Request: Reproduce precisely the lines between the start of the data below and the line with "const EDGE_LEAN_INSET = 8;", both included.

Given data:
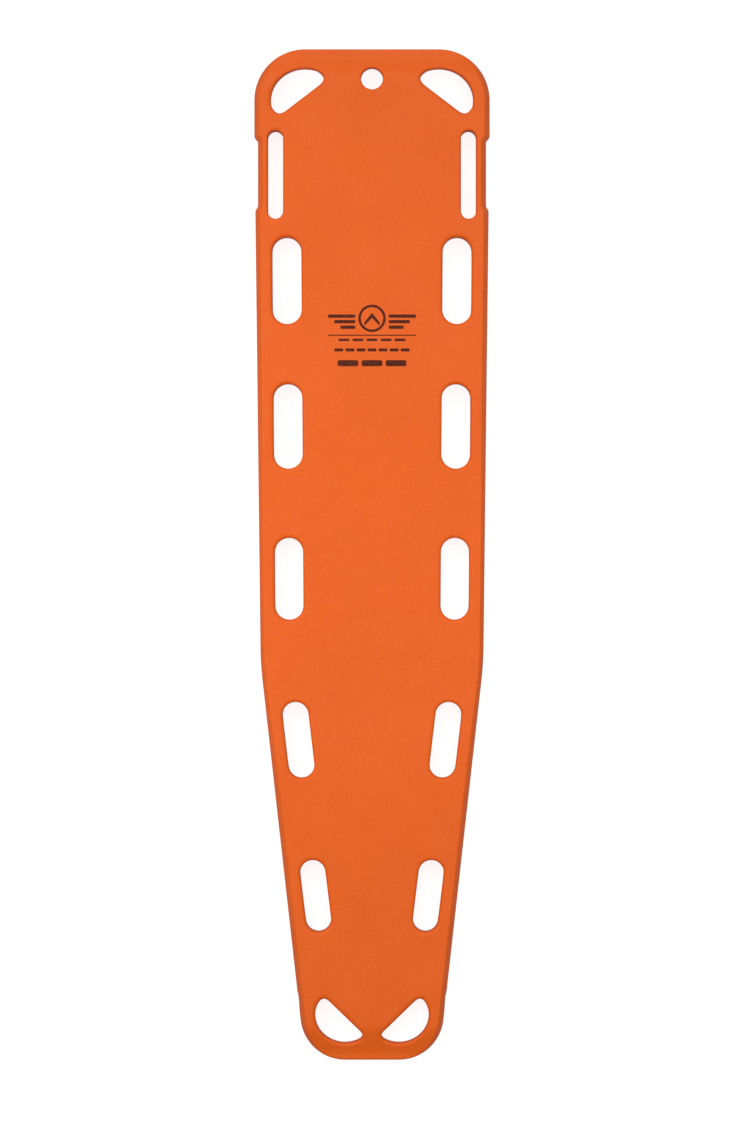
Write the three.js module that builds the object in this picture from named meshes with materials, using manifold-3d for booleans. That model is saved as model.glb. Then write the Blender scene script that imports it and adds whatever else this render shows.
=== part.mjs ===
// Spine board: a full-length moulded backboard for carrying a patient who must not be bent.
// It lies flat with the patient side up: X is across it, Y runs towards the head end and Z is up.
// Two polyethylene shells meet around the edge, over a foam core with two stiffener rods in it.

import * as THREE from "three";
import { mergeVertices } from "three/addons/utils/BufferGeometryUtils.js";
import Module from "manifold-3d";

const wasm = await Module();
wasm.setup();

// Driving dimensions in millimetres. A station is a distance down the board from its head end.
const LENGTH = 1829;
const THICKNESS = 57;
const WALL = 4;
const GAP = 0.3;
const PARTING_HEIGHT = 36;

// Plan outline.
const HEAD_HALF_WIDTH = 213;
const HEAD_RADIUS = 92;
const NOTCH = { start: 160, end: 292, depth: 6.6, ramp: 7 };
const SHOULDER_HALF_WIDTH = 211.2;
const KNEE_STATION = 1112;
const KNEE_EASE = 30;
const TAPER_ANGLE = THREE.MathUtils.degToRad(6.4);
const FOOT_RADIUS = 81;
const FOOT_HALF_FLAT = 48.8;

// The edge has an upright band in the middle and leans inwards above and below it.
const EDGE_LEAN_HEIGHT = 18;
const EDGE_LEAN_INSET = 8;

// Side profile: both ends are thinned to a blunt nose, and both faces are eased in mid length.
const NOSE_TOP = 42.5;
const NOSE_BOTTOM = 21.5;
const HEAD_END = { ledge: 20, crest: 62, chinEnd: 28, lift: 7.5, stepStart: 92, stepEnd: 106 };
const BROW_DROP = 1; // how far the head end's curve is drawn below the patient side's height
const FOOT_END = { ledge: 12, crest: 54, chinEnd: 28, lift: 6.5, stepStart: 74, stepEnd: 90 };
const DISH = { depth: 3.6, stations: [620, 850, 1120, 1330] };
const ARCH = { depth: 7.2, stations: [400, 900, 1340, 1620] };
const EASE_STEPS = 4;

// Holes.
const ARC_STEPS = 3;
const PIN_HOLE = { station: 53.7, radius: 20 };
const STRAP_SLOT = { station: 227.5, offset: 174.6, length: 160, width: 27.5, lean: 0 };
const HAND_HOLDS = [
  { station: 419, offset: 153.8, length: 157.5, width: 52.5, lean: 0.4 },
  { station: 682.5, offset: 151.8, length: 153.5, width: 52, lean: 0.4 },
  { station: 958.5, offset: 149.9, length: 148, width: 51, lean: 0.4 },
  { station: 1250, offset: 133, length: 138, width: 46.8, lean: 6.7 },
  { station: 1532, offset: 102, length: 130.5, width: 45.5, lean: 6.9 },
];
const HOLE_CHAMFER = 4;
// A corner handle is the part of an ellipse between two angles, closed by a straight edge.
const HEAD_HANDLE = {
  centre: [121, 92],
  radii: [62, 57],
  angles: [-34.7, 135.4],
  tipAngles: [21.4, 25],
  tipShares: [0.165, 0.21],
};
const FOOT_HANDLE = {
  centre: [48.8, 1748],
  radii: [54, 50],
  angles: [-132, 44.6],
  tipAngles: [13, 14.5],
  tipShares: [0.115, 0.13],
};
const HOLE_REACH = 10; // how far a hole's cutter runs past both faces
const SLACK = 1; // how far any other cutting form runs past the board

// Finger scoops under the rail beside each hand hold.
const SCOOP_SHARE = 0.6;
const SCOOP_DEPTH = 11;
const SCOOP_CORNER = 9;
const SCOOP_CORNER_STEPS = 2;
const SCOOP_WIDTH = 80;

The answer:
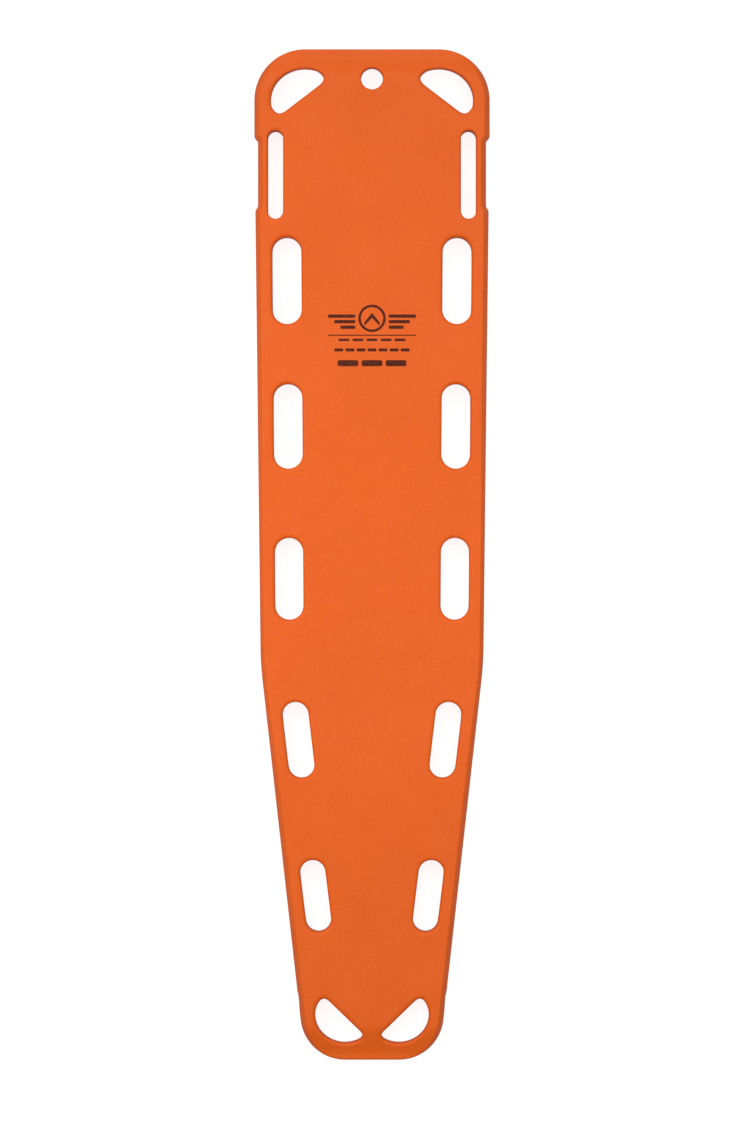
Write the three.js module that builds the object in this picture from named meshes with materials, using manifold-3d for booleans. That model is saved as model.glb. Then write the Blender scene script that imports it and adds whatever else this render shows.
=== part.mjs ===
// Spine board: a full-length moulded backboard for carrying a patient who must not be bent.
// It lies flat with the patient side up: X is across it, Y runs towards the head end and Z is up.
// Two polyethylene shells meet around the edge, over a foam core with two stiffener rods in it.

import * as THREE from "three";
import { mergeVertices } from "three/addons/utils/BufferGeometryUtils.js";
import Module from "manifold-3d";

const wasm = await Module();
wasm.setup();

// Driving dimensions in millimetres. A station is a distance down the board from its head end.
const LENGTH = 1829;
const THICKNESS = 57;
const WALL = 4;
const GAP = 0.3;
const PARTING_HEIGHT = 36;

// Plan outline.
const HEAD_HALF_WIDTH = 213;
const HEAD_RADIUS = 92;
const NOTCH = { start: 160, end: 292, depth: 6.6, ramp: 7 };
const SHOULDER_HALF_WIDTH = 211.2;
const KNEE_STATION = 1112;
const KNEE_EASE = 30;
const TAPER_ANGLE = THREE.MathUtils.degToRad(6.4);
const FOOT_RADIUS = 81;
const FOOT_HALF_FLAT = 48.8;

// The edge has an upright band in the middle and leans inwards above and below it.
const EDGE_LEAN_HEIGHT = 18;
const EDGE_LEAN_INSET = 8;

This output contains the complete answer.